May 30, 2012
"I’m not making a proposal and even less so a governmental one but it is something that sometimes I wish for as someone who has loved football for many years" ... Italian Prime Minister Mario Monti. Photo: AP
Italian Prime Minister Mario Monti has suggested football should be suspended for two to three years in the wake of the latest match-fixing scandal.
"I'm not making a proposal and even less so a governmental one but it is something that sometimes I wish for as someone who has loved football for many years," he said during a meeting with Polish Prime Minister Donald Tusk on Tuesday.
"Maybe it would benefit the development of our citizens to have a total suspension of this game for two or three years.
"It's particularly sad when a world, such as sport, that should express high values is guilty of the most reprehensible ones such as treachery, illegality and deceit."
Italy's footballers travel to Poland in less than a week to take part in the European championships but their preparations were thrown into turmoil after police on Monday made a series of dawn raids as part of a match-fixing investigation.

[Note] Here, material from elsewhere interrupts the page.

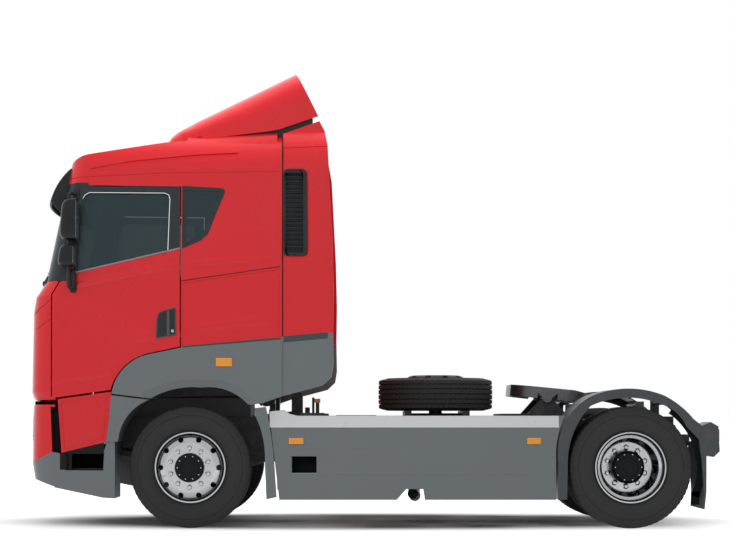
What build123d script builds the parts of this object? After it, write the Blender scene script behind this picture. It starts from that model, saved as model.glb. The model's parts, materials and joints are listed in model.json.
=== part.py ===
from build123d import *
import math
import os

# Two-axle tractor unit for a semi trailer. Millimetres. X runs from the nose to the tail, Y from
# the driver's side (-Y) to the passenger's side (+Y), Z is up. While the pieces are built, X is
# counted from the front axle; export moves the origin under the middle of the whole vehicle.

# --- running gear -----------------------------------------------------------------------------
wheelbase = 3760.0
tyre_radius = 522.0
tyre_width = 296.0
tyre_wall = 24.0
bead_radius = 288.3
rim_flange_radius = 303.0
rim_half_width = 130.0
rim_sheet = 12.0
rim_offset = 175.0
disc_flat_radius = 212.0
hand_hole_count = 10
hand_hole_radius = 24.0
hand_hole_circle = 248.0
front_tyre_y = 1020.0
rear_disc_y = 910.0
kingpin_y = 900.0
kingpin_radius = 26.0
spindle_radius = 45.0
rear_spindle_radius = 60.0
shaft_clearance = 0.1
hub_radius = 123.0
rear_hub_radius = 140.0
hub_cap_depth = 46.0
brake_radius = 215.0

# --- ladder frame -----------------------------------------------------------------------------
rail_outer_y = 425.0
rail_flange = 80.0
rail_web = 9.0
rail_bottom = 680.0
rail_top = 960.0
rail_front = -1120.0
rail_rear_overhang = 500.0

# --- cab --------------------------------------------------------------------------------------
cab_half_width = 1245.0
cab_wall = 45.0
cab_back = 790.0
cab_bottom = 1125.0
cab_bow = 5000.0
cab_corner = 210.0
roof_seam_z = 3044.0
seam_width = 7.0
seam_depth = 6.0
floor_bottom = 1250.0
floor_thickness = 45.0
door_gap = 10.0
door_bottom_z = 1104.0
glass_thickness = 8.0
glass_inset = 5.0
panel_sheet = 30.0
tilt_pivot_x = -1215.0
tilt_pivot_z = 750.0
tilt_arm_y = 540.0
tilt_arm_thickness = 50.0
tilt_pin_radius = 24.0
cab_rest_z = 1150.0
seat_gap = 0.3

# --- bodywork below the cab --------------------------------------------------------------------
skirt_y = cab_half_width
fairing_sheet = 25.0
fairing_bottom = 249.0
fairing_top = 966.0
fairing_bevel_z = 863.0
fairing_bevel_in = 45.0
mudguard_sheet = 10.0
mudguard_inner_y = 640.0

# --- fifth wheel --------------------------------------------------------------------------------
kingpin_lead = 630.0
plate_pivot_z = 1128.0
plate_rise = 90.0
plate_thickness = 40.0
plate_half_width = 440.0
plate_front = 320.0
plate_rear = 410.0
plate_rest_tilt = 5.6
jaw_radius = 25.6
plate_pin_radius = 28.0

rear_axle_x = wheelbase
axle_z = tyre_radius


# --- helpers ------------------------------------------------------------------------------------
def block(x_span, y_span, z_span):
    """Box between a low and a high value on each axis."""
    spans = (x_span, y_span, z_span)
    size = [max(span) - min(span) for span in spans]
    centre = [(span[0] + span[1]) / 2 for span in spans]
    return Pos(*centre) * Box(*size)


def traced_face(steps, place):
    """Face inside an outline. A pair is a corner; two pairs are an arc's middle and its end."""
    here = steps[0]
    edges = []
    for step in [*steps[1:], steps[0]]:
        if isinstance(step[0], tuple):
            edges.append(Edge.make_three_point_arc(place(here), place(step[0]), place(step[1])))
            here = step[1]
        elif step != here:
            edges.append(Edge.make_line(place(here), place(step)))
            here = step
    return Face(Wire(edges))


def arc_centre(start, middle, end):
    """Centre of the circle through three points, all as complex numbers."""
    ratio = (end - start) / (middle - start)
    return start + (middle - start) * (ratio - abs(ratio) ** 2) / (2j * ratio.imag)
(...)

Investigators even searched the room of national team defender Domenico Criscito at the team hotel near Florence while elsewhere around the country, 19 people, including Lazio captain Stefano Mauri, were arrested.
Criscito, later left out of coach Cesare Prandelli's squad, said he has done nothing wrong. Mauri and Lazio also deny any impropriety.
The corruption allegations are the latest to hit Italian football and the third time in just over 30 years that the sport has been dragged through the mud.
In 1980 top teams including AC Milan and Lazio were relegated from the top flight for their part in the "Totonero" match-fixing affair.
Then in 2006 Juventus suffered the same fate and were also stripped of their 2005 and 2006 Serie A crowns for trying to influence the referees' commission.
This time the "Calcioscommesse" or football-betting scandal has mostly affected teams and players outside the first division.
But Atalanta were deducted six points before the season began for their role while Siena and their president Massimo Mezzaroma have also been accused of involvement.
However, all that stems from last season when both teams were Serie B.